▸ DATA LINES:
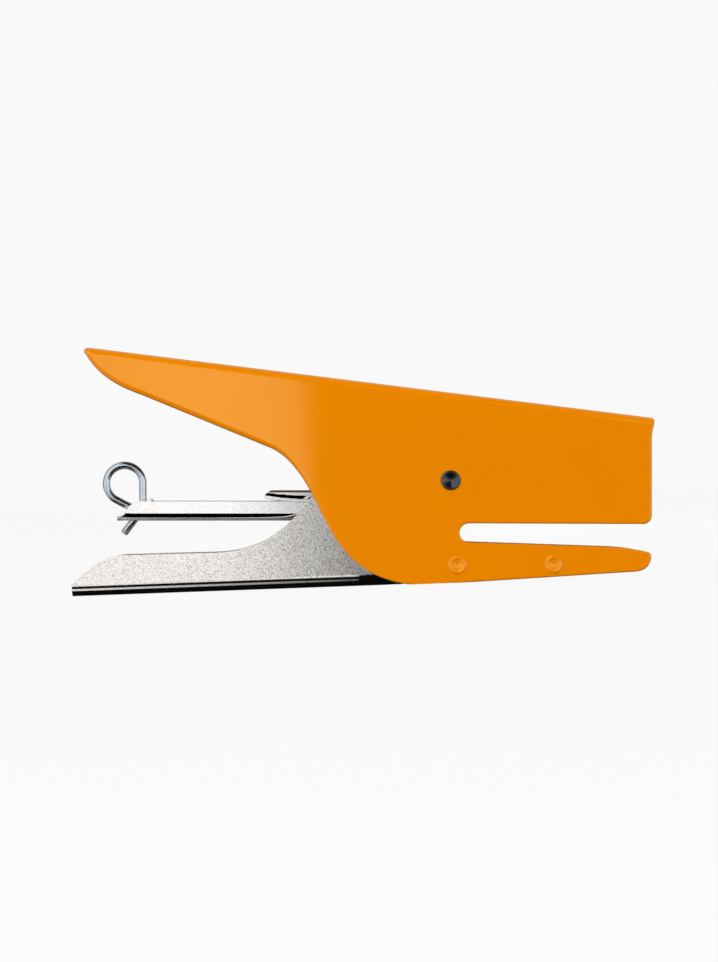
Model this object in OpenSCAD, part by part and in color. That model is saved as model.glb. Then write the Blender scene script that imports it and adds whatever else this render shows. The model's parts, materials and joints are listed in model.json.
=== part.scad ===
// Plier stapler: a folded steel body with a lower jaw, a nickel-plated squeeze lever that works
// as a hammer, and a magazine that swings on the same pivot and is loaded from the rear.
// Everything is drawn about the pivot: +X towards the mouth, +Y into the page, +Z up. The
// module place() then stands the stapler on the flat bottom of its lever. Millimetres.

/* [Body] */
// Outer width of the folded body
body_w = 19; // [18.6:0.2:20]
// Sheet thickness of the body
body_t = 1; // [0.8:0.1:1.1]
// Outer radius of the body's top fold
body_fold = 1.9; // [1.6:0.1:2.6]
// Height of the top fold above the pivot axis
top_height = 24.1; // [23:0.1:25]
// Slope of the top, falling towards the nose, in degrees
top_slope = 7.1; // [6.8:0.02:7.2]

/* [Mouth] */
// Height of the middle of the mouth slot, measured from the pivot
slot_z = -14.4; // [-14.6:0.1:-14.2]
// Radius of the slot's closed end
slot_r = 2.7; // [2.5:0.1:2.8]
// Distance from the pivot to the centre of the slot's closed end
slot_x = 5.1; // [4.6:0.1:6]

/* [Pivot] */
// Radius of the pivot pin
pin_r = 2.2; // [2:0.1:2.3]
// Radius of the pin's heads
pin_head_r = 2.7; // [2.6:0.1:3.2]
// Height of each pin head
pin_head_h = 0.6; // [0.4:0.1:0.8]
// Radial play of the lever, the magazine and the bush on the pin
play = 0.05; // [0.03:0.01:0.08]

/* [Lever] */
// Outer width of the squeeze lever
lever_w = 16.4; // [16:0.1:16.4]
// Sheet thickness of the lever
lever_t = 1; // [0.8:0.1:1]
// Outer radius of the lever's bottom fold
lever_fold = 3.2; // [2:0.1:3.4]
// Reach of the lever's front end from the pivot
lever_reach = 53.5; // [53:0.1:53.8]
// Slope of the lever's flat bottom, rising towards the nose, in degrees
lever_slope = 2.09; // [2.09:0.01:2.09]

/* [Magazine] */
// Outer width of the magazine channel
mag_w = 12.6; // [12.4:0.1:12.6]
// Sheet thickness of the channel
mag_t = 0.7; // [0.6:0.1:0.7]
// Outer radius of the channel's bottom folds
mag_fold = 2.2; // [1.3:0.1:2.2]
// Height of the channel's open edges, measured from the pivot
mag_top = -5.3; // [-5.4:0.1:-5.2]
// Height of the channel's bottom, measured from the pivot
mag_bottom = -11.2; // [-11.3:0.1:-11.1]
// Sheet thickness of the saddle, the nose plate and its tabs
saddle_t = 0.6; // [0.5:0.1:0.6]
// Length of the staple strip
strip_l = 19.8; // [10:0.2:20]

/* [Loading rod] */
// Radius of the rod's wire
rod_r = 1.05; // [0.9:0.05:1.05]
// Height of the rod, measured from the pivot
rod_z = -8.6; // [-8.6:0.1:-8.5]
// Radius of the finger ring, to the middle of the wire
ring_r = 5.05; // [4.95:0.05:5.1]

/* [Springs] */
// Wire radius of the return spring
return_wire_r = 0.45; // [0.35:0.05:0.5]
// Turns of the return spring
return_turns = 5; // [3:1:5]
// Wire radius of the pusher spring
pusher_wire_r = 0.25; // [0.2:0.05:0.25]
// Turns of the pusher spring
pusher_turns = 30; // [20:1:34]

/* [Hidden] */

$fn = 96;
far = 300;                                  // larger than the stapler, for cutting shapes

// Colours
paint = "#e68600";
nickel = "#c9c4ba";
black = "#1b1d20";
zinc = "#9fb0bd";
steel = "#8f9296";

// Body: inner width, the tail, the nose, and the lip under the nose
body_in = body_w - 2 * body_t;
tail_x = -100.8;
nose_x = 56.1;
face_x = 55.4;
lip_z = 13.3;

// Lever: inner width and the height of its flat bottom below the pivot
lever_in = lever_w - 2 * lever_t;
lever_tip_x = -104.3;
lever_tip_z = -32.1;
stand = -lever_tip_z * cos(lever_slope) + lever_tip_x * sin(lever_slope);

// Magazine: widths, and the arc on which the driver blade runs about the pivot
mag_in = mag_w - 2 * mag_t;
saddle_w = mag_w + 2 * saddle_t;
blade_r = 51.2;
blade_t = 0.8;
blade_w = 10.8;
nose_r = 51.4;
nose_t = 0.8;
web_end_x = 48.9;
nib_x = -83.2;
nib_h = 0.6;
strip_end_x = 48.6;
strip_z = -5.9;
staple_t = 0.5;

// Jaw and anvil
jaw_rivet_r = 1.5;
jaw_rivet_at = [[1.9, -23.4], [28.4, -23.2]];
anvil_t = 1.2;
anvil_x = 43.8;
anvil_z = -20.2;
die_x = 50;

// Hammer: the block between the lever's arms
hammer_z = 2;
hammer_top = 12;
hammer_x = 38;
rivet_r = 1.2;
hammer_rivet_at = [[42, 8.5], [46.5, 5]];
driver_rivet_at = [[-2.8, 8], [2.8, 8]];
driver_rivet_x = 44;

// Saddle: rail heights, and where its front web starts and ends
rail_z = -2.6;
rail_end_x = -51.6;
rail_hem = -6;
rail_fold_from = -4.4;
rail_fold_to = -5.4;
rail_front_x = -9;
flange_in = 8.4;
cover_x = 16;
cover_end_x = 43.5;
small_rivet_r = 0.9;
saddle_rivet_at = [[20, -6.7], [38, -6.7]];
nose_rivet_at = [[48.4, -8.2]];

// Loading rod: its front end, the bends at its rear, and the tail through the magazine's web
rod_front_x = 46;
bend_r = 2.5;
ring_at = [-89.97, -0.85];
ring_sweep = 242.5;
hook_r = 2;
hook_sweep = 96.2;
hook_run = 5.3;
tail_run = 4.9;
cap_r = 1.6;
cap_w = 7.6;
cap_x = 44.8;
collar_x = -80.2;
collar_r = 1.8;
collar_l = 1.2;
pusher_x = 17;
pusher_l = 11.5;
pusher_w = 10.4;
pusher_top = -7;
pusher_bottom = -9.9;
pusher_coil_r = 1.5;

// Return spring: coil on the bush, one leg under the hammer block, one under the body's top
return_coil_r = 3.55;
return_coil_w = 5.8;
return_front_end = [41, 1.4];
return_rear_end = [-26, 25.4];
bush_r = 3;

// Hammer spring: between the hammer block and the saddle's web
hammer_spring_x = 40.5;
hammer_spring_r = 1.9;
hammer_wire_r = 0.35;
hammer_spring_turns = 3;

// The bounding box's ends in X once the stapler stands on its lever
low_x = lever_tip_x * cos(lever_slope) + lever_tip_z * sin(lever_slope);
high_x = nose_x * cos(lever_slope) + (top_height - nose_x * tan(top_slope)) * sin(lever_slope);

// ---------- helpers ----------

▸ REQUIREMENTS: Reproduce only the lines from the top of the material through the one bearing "lever_slope = 2.09; // [2.09:0.01:2.09]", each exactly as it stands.

▸ ANSWER TO THIS PROBLEM:
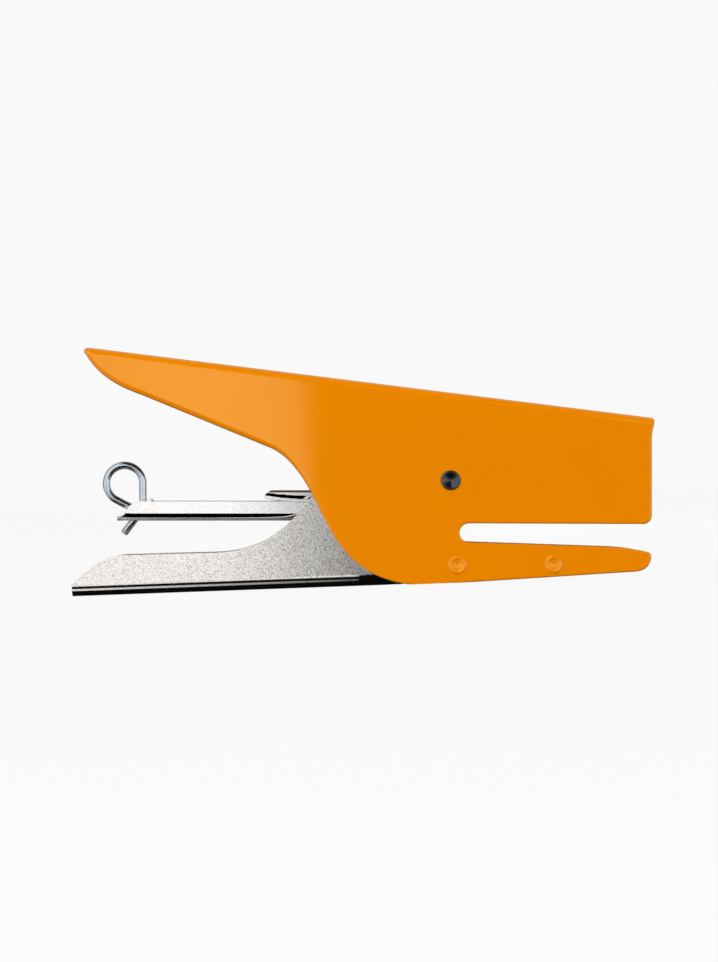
Model this object in OpenSCAD, part by part and in color. That model is saved as model.glb. Then write the Blender scene script that imports it and adds whatever else this render shows. The model's parts, materials and joints are listed in model.json.
=== part.scad ===
// Plier stapler: a folded steel body with a lower jaw, a nickel-plated squeeze lever that works
// as a hammer, and a magazine that swings on the same pivot and is loaded from the rear.
// Everything is drawn about the pivot: +X towards the mouth, +Y into the page, +Z up. The
// module place() then stands the stapler on the flat bottom of its lever. Millimetres.

/* [Body] */
// Outer width of the folded body
body_w = 19; // [18.6:0.2:20]
// Sheet thickness of the body
body_t = 1; // [0.8:0.1:1.1]
// Outer radius of the body's top fold
body_fold = 1.9; // [1.6:0.1:2.6]
// Height of the top fold above the pivot axis
top_height = 24.1; // [23:0.1:25]
// Slope of the top, falling towards the nose, in degrees
top_slope = 7.1; // [6.8:0.02:7.2]

/* [Mouth] */
// Height of the middle of the mouth slot, measured from the pivot
slot_z = -14.4; // [-14.6:0.1:-14.2]
// Radius of the slot's closed end
slot_r = 2.7; // [2.5:0.1:2.8]
// Distance from the pivot to the centre of the slot's closed end
slot_x = 5.1; // [4.6:0.1:6]

/* [Pivot] */
// Radius of the pivot pin
pin_r = 2.2; // [2:0.1:2.3]
// Radius of the pin's heads
pin_head_r = 2.7; // [2.6:0.1:3.2]
// Height of each pin head
pin_head_h = 0.6; // [0.4:0.1:0.8]
// Radial play of the lever, the magazine and the bush on the pin
play = 0.05; // [0.03:0.01:0.08]

/* [Lever] */
// Outer width of the squeeze lever
lever_w = 16.4; // [16:0.1:16.4]
// Sheet thickness of the lever
lever_t = 1; // [0.8:0.1:1]
// Outer radius of the lever's bottom fold
lever_fold = 3.2; // [2:0.1:3.4]
// Reach of the lever's front end from the pivot
lever_reach = 53.5; // [53:0.1:53.8]
// Slope of the lever's flat bottom, rising towards the nose, in degrees
lever_slope = 2.09; // [2.09:0.01:2.09]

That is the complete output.